**Dataset content**
====

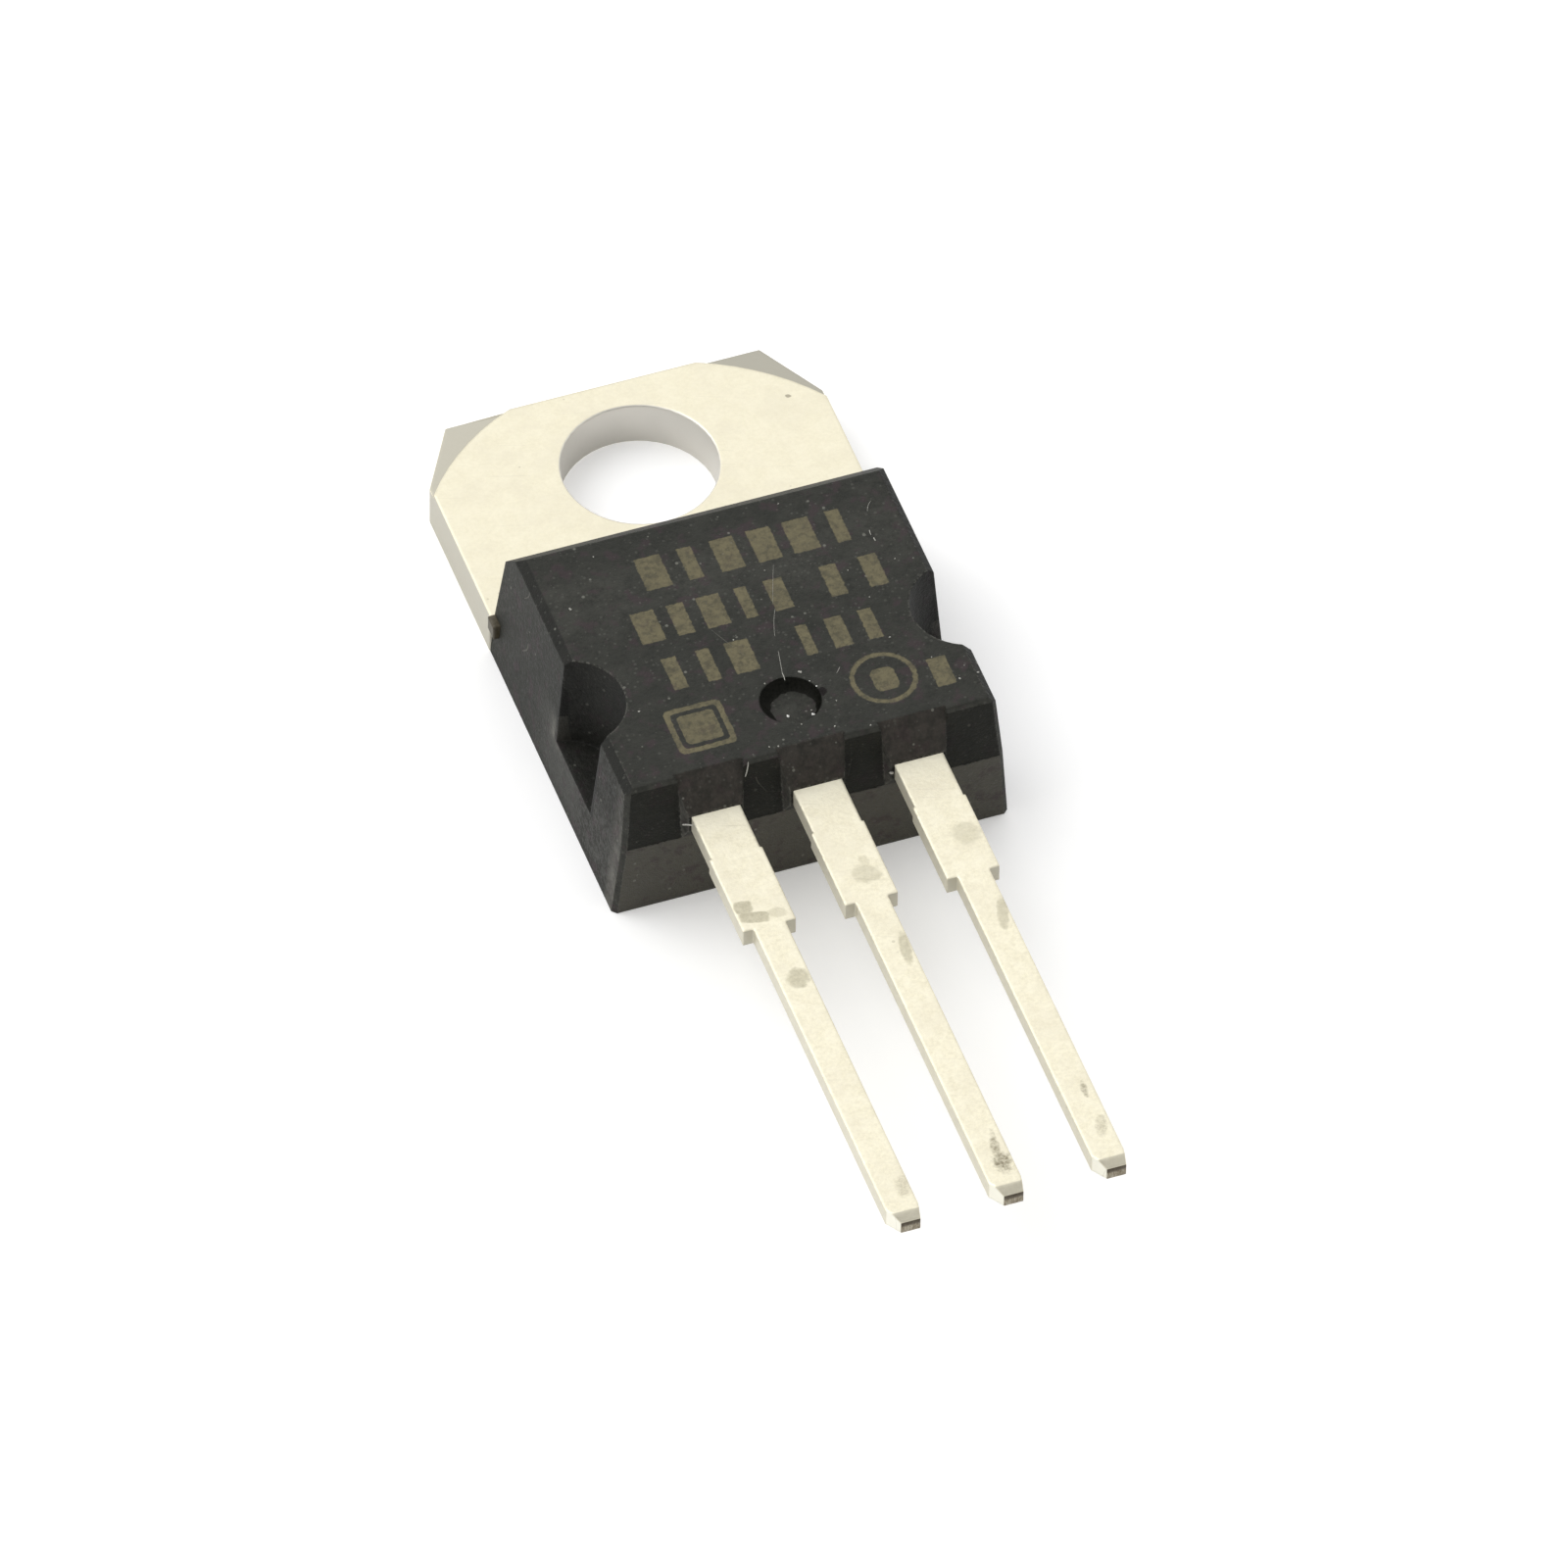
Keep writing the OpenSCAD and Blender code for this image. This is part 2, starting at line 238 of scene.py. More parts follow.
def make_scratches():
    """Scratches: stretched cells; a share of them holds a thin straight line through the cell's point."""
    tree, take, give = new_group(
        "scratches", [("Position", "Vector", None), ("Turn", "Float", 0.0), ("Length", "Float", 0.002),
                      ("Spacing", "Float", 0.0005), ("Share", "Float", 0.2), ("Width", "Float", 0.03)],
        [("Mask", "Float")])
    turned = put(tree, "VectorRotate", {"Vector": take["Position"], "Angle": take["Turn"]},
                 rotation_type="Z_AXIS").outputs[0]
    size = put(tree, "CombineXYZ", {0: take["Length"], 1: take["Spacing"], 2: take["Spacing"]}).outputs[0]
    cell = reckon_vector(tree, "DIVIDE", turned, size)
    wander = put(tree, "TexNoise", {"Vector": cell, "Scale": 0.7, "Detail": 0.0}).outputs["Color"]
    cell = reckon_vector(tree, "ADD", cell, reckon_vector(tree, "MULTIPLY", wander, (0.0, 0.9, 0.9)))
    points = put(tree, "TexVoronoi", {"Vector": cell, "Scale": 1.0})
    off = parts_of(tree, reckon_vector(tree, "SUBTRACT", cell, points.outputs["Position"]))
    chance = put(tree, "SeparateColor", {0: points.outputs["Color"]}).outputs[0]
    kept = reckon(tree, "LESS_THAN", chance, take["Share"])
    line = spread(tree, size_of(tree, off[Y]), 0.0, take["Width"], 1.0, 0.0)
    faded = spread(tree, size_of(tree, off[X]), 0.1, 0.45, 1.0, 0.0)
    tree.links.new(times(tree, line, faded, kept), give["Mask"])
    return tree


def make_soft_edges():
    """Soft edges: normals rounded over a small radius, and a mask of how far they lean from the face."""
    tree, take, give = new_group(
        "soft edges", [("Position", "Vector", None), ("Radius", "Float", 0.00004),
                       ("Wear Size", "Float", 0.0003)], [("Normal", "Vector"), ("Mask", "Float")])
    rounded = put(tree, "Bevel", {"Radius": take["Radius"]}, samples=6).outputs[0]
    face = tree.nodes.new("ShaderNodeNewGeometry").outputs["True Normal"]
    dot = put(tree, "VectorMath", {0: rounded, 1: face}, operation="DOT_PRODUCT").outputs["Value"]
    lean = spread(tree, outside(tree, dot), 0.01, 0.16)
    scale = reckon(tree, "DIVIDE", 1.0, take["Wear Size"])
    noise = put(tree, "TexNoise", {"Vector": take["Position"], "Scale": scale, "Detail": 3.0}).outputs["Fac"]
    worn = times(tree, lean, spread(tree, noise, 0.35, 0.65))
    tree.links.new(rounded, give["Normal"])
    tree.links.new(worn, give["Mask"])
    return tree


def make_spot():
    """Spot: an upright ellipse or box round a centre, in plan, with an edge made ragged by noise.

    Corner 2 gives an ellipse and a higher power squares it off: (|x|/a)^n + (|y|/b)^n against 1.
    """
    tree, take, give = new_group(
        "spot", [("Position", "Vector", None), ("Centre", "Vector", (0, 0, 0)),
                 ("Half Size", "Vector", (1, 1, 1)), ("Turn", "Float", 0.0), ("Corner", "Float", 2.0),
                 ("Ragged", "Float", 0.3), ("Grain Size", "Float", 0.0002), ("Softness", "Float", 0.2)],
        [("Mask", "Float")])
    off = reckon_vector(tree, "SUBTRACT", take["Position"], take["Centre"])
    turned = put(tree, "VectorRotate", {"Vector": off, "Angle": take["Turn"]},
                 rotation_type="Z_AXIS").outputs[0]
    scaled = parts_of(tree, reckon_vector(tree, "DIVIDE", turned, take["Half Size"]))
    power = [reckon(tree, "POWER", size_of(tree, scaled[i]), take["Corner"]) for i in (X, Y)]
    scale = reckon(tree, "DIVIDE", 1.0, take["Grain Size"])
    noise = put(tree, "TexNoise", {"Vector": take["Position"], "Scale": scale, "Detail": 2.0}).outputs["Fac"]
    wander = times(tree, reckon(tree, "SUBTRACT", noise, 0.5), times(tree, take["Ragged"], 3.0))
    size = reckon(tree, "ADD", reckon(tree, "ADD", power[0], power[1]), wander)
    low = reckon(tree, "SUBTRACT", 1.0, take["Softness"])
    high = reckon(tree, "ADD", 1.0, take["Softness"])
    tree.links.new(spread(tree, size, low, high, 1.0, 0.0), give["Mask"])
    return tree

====

**Set problem**
Extract all of the data above without altering anything.

**Answer to the task**
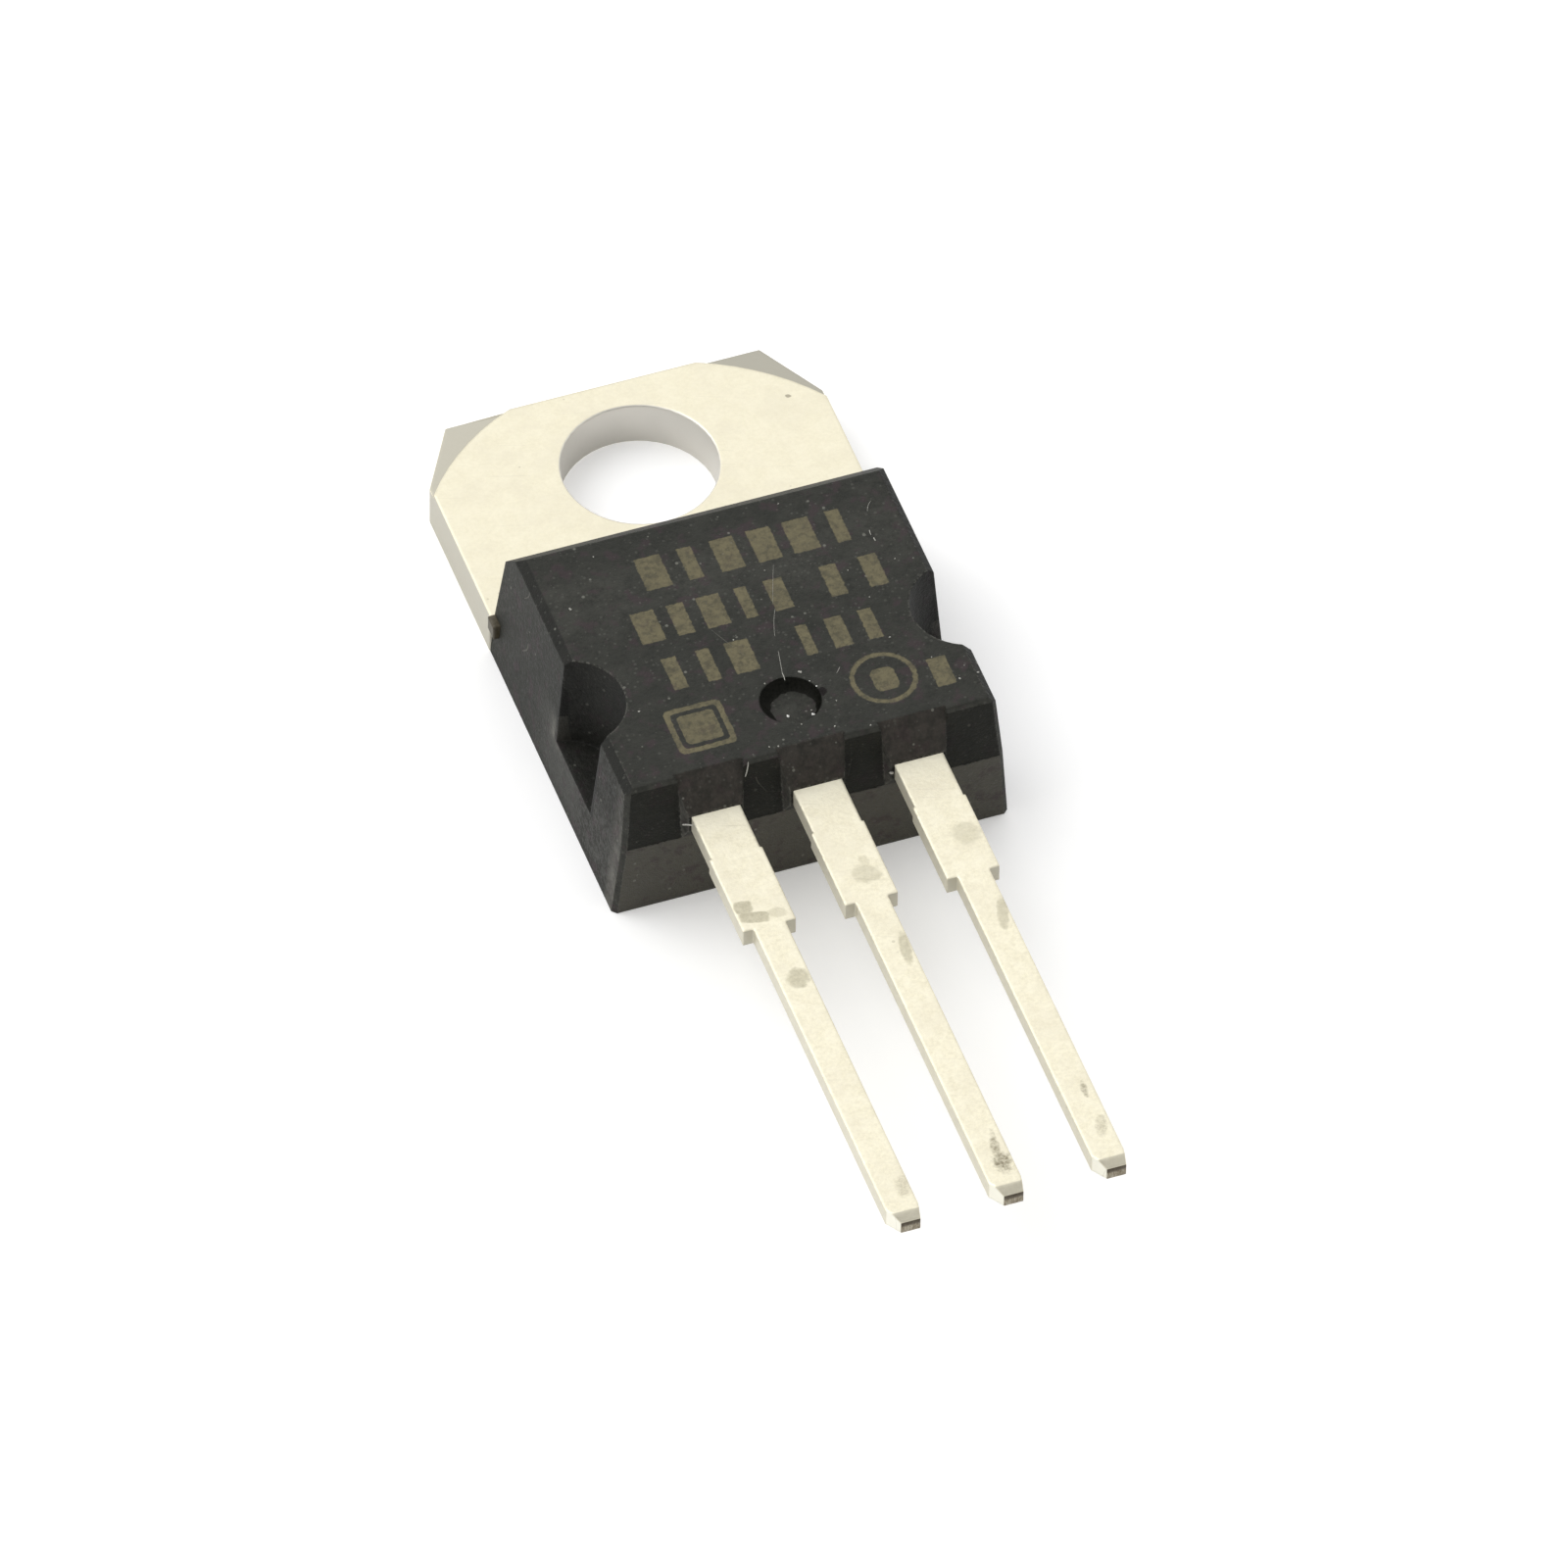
Keep writing the OpenSCAD and Blender code for this image. This is part 2, starting at line 238 of scene.py. More parts follow.
def make_scratches():
    """Scratches: stretched cells; a share of them holds a thin straight line through the cell's point."""
    tree, take, give = new_group(
        "scratches", [("Position", "Vector", None), ("Turn", "Float", 0.0), ("Length", "Float", 0.002),
                      ("Spacing", "Float", 0.0005), ("Share", "Float", 0.2), ("Width", "Float", 0.03)],
        [("Mask", "Float")])
    turned = put(tree, "VectorRotate", {"Vector": take["Position"], "Angle": take["Turn"]},
                 rotation_type="Z_AXIS").outputs[0]
    size = put(tree, "CombineXYZ", {0: take["Length"], 1: take["Spacing"], 2: take["Spacing"]}).outputs[0]
    cell = reckon_vector(tree, "DIVIDE", turned, size)
    wander = put(tree, "TexNoise", {"Vector": cell, "Scale": 0.7, "Detail": 0.0}).outputs["Color"]
    cell = reckon_vector(tree, "ADD", cell, reckon_vector(tree, "MULTIPLY", wander, (0.0, 0.9, 0.9)))
    points = put(tree, "TexVoronoi", {"Vector": cell, "Scale": 1.0})
    off = parts_of(tree, reckon_vector(tree, "SUBTRACT", cell, points.outputs["Position"]))
    chance = put(tree, "SeparateColor", {0: points.outputs["Color"]}).outputs[0]
    kept = reckon(tree, "LESS_THAN", chance, take["Share"])
    line = spread(tree, size_of(tree, off[Y]), 0.0, take["Width"], 1.0, 0.0)
    faded = spread(tree, size_of(tree, off[X]), 0.1, 0.45, 1.0, 0.0)
    tree.links.new(times(tree, line, faded, kept), give["Mask"])
    return tree


def make_soft_edges():
    """Soft edges: normals rounded over a small radius, and a mask of how far they lean from the face."""
    tree, take, give = new_group(
        "soft edges", [("Position", "Vector", None), ("Radius", "Float", 0.00004),
                       ("Wear Size", "Float", 0.0003)], [("Normal", "Vector"), ("Mask", "Float")])
    rounded = put(tree, "Bevel", {"Radius": take["Radius"]}, samples=6).outputs[0]
    face = tree.nodes.new("ShaderNodeNewGeometry").outputs["True Normal"]
    dot = put(tree, "VectorMath", {0: rounded, 1: face}, operation="DOT_PRODUCT").outputs["Value"]
    lean = spread(tree, outside(tree, dot), 0.01, 0.16)
    scale = reckon(tree, "DIVIDE", 1.0, take["Wear Size"])
    noise = put(tree, "TexNoise", {"Vector": take["Position"], "Scale": scale, "Detail": 3.0}).outputs["Fac"]
    worn = times(tree, lean, spread(tree, noise, 0.35, 0.65))
    tree.links.new(rounded, give["Normal"])
    tree.links.new(worn, give["Mask"])
    return tree


def make_spot():
    """Spot: an upright ellipse or box round a centre, in plan, with an edge made ragged by noise.

    Corner 2 gives an ellipse and a higher power squares it off: (|x|/a)^n + (|y|/b)^n against 1.
    """
    tree, take, give = new_group(
        "spot", [("Position", "Vector", None), ("Centre", "Vector", (0, 0, 0)),
                 ("Half Size", "Vector", (1, 1, 1)), ("Turn", "Float", 0.0), ("Corner", "Float", 2.0),
                 ("Ragged", "Float", 0.3), ("Grain Size", "Float", 0.0002), ("Softness", "Float", 0.2)],
        [("Mask", "Float")])
    off = reckon_vector(tree, "SUBTRACT", take["Position"], take["Centre"])
    turned = put(tree, "VectorRotate", {"Vector": off, "Angle": take["Turn"]},
                 rotation_type="Z_AXIS").outputs[0]
    scaled = parts_of(tree, reckon_vector(tree, "DIVIDE", turned, take["Half Size"]))
    power = [reckon(tree, "POWER", size_of(tree, scaled[i]), take["Corner"]) for i in (X, Y)]
    scale = reckon(tree, "DIVIDE", 1.0, take["Grain Size"])
    noise = put(tree, "TexNoise", {"Vector": take["Position"], "Scale": scale, "Detail": 2.0}).outputs["Fac"]
    wander = times(tree, reckon(tree, "SUBTRACT", noise, 0.5), times(tree, take["Ragged"], 3.0))
    size = reckon(tree, "ADD", reckon(tree, "ADD", power[0], power[1]), wander)
    low = reckon(tree, "SUBTRACT", 1.0, take["Softness"])
    high = reckon(tree, "ADD", 1.0, take["Softness"])
    tree.links.new(spread(tree, size, low, high, 1.0, 0.0), give["Mask"])
    return tree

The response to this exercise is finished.